• _TASK INSTRUCTIONS_: Restate, word for word, all of the material shown below.

• _DATA_:

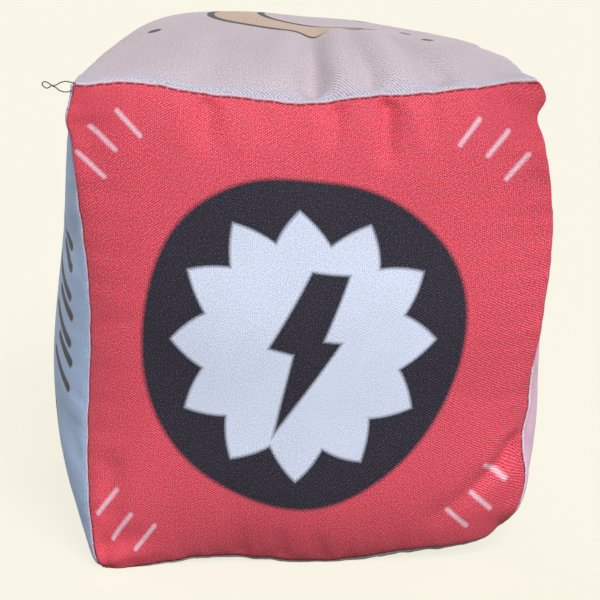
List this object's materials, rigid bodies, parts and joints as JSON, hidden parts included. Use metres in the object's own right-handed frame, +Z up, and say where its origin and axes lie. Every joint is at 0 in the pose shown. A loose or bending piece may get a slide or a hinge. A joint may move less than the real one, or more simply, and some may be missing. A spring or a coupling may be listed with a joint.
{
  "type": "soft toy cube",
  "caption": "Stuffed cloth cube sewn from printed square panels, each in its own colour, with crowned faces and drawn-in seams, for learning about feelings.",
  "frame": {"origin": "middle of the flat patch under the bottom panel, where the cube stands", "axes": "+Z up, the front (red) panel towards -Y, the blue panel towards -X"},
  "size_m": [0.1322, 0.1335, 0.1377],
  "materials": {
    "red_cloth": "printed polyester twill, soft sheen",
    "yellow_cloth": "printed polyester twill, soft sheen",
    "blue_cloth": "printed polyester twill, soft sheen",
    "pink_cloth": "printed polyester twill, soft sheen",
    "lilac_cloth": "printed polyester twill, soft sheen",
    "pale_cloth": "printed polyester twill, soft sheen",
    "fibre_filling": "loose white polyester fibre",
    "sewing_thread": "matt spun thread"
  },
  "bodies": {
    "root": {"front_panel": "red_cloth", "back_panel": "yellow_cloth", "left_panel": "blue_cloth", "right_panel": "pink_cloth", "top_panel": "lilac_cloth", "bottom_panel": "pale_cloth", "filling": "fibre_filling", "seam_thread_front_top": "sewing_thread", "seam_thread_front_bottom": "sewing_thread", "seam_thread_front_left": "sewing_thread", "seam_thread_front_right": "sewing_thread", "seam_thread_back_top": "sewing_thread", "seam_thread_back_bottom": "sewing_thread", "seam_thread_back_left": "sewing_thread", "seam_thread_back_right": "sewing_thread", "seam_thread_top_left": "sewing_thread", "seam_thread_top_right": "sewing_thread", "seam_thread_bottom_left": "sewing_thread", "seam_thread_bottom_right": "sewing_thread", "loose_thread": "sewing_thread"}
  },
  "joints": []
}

• _CORRECT RESPONSE_:
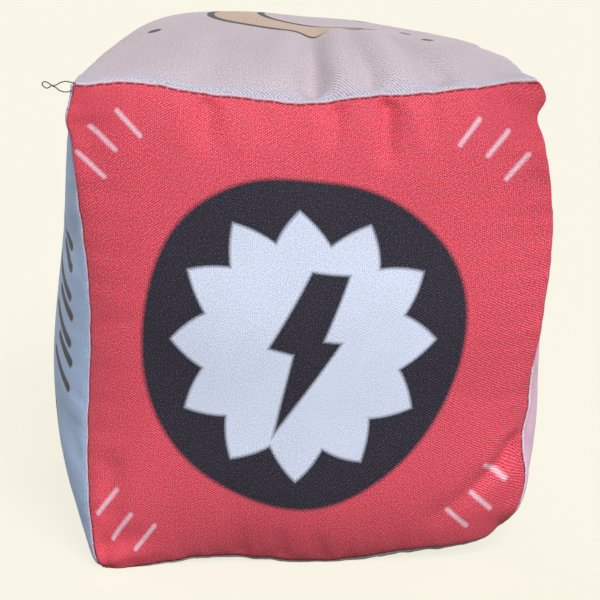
List this object's materials, rigid bodies, parts and joints as JSON, hidden parts included. Use metres in the object's own right-handed frame, +Z up, and say where its origin and axes lie. Every joint is at 0 in the pose shown. A loose or bending piece may get a slide or a hinge. A joint may move less than the real one, or more simply, and some may be missing. A spring or a coupling may be listed with a joint.
{
  "type": "soft toy cube",
  "caption": "Stuffed cloth cube sewn from printed square panels, each in its own colour, with crowned faces and drawn-in seams, for learning about feelings.",
  "frame": {"origin": "middle of the flat patch under the bottom panel, where the cube stands", "axes": "+Z up, the front (red) panel towards -Y, the blue panel towards -X"},
  "size_m": [0.1322, 0.1335, 0.1377],
  "materials": {
    "red_cloth": "printed polyester twill, soft sheen",
    "yellow_cloth": "printed polyester twill, soft sheen",
    "blue_cloth": "printed polyester twill, soft sheen",
    "pink_cloth": "printed polyester twill, soft sheen",
    "lilac_cloth": "printed polyester twill, soft sheen",
    "pale_cloth": "printed polyester twill, soft sheen",
    "fibre_filling": "loose white polyester fibre",
    "sewing_thread": "matt spun thread"
  },
  "bodies": {
    "root": {"front_panel": "red_cloth", "back_panel": "yellow_cloth", "left_panel": "blue_cloth", "right_panel": "pink_cloth", "top_panel": "lilac_cloth", "bottom_panel": "pale_cloth", "filling": "fibre_filling", "seam_thread_front_top": "sewing_thread", "seam_thread_front_bottom": "sewing_thread", "seam_thread_front_left": "sewing_thread", "seam_thread_front_right": "sewing_thread", "seam_thread_back_top": "sewing_thread", "seam_thread_back_bottom": "sewing_thread", "seam_thread_back_left": "sewing_thread", "seam_thread_back_right": "sewing_thread", "seam_thread_top_left": "sewing_thread", "seam_thread_top_right": "sewing_thread", "seam_thread_bottom_left": "sewing_thread", "seam_thread_bottom_right": "sewing_thread", "loose_thread": "sewing_thread"}
  },
  "joints": []
}